UN climate chief Yvo de Boer.

The UN's climate chief on Tuesday sounded caution over hopes that a new treaty to tackle global warming would be fully wrapped up by the end of 2009.

Yvo de Boer, executive secretary of the UN Framework Convention on Climate Change (UNFCCC), said it was possible only "the key political issues" would be nailed down by this deadline and further talks would be needed to complete the details of the accord.

"We won't see a fully elaborated, long-term agreement in Copenhagen in 2009. It won't be feasible," de Boer told a press conference here.

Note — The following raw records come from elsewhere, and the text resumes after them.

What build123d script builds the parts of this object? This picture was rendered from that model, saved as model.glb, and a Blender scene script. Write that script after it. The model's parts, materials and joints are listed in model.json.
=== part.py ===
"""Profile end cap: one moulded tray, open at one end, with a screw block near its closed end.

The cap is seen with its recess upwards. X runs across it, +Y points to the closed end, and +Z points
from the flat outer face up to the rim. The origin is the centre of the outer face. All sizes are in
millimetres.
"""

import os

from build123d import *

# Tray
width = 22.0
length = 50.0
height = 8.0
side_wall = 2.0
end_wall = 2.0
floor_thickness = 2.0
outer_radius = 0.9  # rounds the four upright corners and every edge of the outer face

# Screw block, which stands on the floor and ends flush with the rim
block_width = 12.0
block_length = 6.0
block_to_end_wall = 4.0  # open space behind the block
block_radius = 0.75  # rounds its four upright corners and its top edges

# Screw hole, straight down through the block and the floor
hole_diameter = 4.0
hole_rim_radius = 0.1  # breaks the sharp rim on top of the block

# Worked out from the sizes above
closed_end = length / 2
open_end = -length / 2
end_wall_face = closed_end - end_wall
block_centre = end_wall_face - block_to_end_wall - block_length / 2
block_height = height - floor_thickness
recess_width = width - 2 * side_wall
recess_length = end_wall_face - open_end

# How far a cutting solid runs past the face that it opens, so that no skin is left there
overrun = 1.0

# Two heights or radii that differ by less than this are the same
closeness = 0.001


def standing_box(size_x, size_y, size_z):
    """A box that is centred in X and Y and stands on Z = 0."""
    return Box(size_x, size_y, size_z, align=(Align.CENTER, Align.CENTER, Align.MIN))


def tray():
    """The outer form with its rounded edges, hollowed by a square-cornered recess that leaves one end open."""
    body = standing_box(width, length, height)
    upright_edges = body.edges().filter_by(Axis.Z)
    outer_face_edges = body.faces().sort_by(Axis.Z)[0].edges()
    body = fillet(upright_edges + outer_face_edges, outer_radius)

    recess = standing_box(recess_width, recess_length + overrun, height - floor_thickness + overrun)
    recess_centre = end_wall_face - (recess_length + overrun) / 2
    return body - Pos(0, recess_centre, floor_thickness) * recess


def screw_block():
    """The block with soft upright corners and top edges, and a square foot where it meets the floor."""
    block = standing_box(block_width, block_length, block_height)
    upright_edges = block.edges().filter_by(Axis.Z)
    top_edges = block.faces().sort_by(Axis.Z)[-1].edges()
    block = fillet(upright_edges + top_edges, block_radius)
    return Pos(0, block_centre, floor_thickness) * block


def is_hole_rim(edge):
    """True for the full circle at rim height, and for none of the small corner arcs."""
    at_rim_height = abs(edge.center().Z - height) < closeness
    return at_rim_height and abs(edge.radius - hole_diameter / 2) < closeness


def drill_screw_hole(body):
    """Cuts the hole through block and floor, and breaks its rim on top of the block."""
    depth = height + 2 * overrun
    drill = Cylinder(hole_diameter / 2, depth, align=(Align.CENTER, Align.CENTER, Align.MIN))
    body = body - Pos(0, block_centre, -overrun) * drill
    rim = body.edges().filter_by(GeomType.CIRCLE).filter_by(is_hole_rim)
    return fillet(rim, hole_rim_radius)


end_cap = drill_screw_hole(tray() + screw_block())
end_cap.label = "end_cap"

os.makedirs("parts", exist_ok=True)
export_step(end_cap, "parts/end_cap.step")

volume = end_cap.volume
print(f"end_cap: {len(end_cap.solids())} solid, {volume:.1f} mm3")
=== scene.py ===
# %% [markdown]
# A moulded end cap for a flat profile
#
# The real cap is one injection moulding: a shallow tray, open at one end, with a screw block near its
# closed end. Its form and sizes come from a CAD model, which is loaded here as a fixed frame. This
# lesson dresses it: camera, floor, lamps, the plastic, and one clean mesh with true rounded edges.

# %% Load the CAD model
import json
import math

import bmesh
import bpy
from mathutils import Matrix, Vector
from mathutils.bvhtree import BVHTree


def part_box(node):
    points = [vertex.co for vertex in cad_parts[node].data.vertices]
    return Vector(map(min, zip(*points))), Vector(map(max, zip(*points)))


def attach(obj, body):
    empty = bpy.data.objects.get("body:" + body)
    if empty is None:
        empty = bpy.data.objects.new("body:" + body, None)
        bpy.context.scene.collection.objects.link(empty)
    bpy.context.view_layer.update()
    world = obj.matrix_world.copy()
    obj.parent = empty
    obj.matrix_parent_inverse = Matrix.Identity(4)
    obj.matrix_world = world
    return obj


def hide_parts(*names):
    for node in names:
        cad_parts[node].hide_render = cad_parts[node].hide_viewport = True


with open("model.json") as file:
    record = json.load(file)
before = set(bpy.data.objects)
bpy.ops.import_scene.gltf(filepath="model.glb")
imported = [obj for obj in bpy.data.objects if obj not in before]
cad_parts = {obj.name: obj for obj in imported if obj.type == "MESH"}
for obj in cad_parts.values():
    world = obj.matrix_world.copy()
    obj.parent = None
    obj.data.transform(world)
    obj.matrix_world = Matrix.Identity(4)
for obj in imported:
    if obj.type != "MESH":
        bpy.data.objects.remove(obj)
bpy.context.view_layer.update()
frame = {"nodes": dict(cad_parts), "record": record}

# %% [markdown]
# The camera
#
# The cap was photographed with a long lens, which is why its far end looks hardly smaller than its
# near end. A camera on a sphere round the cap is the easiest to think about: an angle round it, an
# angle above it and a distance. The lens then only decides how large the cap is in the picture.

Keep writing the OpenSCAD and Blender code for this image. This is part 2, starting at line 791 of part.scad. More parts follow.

More than 10,000 delegates have gathered in Poznan for the December 1-12 UNFCCC meeting, which aims to advance towards a treaty taking effect from the end of 2012, when provisions expire under Kyoto Protocol.

According to the so-called Bali Roadmap, endorsed by the 192-member UNFCCC conference in Indonesia last year, the new accord should be completed in Copenhagen in December 2009.

"We should be careful not to reach too far and achieve nothing," de Boer said on Tuesday ahead of a ministerial-level phase of the talks, taking place Thursday and Friday.

"What we need to achieve in Copenhagen is clarity on the key political issues, so that everything after Copenhagen is about settling the details rather than negotiating the fundamentals," he said.

The highly technical negotiations in Poznan are mired in discord over how to share out the commitments and costs of cutting carbon pollution that stokes global warming.

Rich countries acknowledge their historical role in pushing up global temperatures.

But they say rapidly emerging economies -- including major CO2 emitters such as China and India -- must also take quantifiable action.

Developing and poorer nations argue the industrialised world should lead by example, and foot the bill for clean-energy technology and coping with global warming's inevitable impacts.

"We do have to have numbers on the table from industrialised countries otherwise the other dominoes won't fall," de Boer said.

"And it's clear that you politically also need some form of engagement by major developing countries. What form that commitment will take, what shape it will have and how it will be stated, is not clear to me at the moment".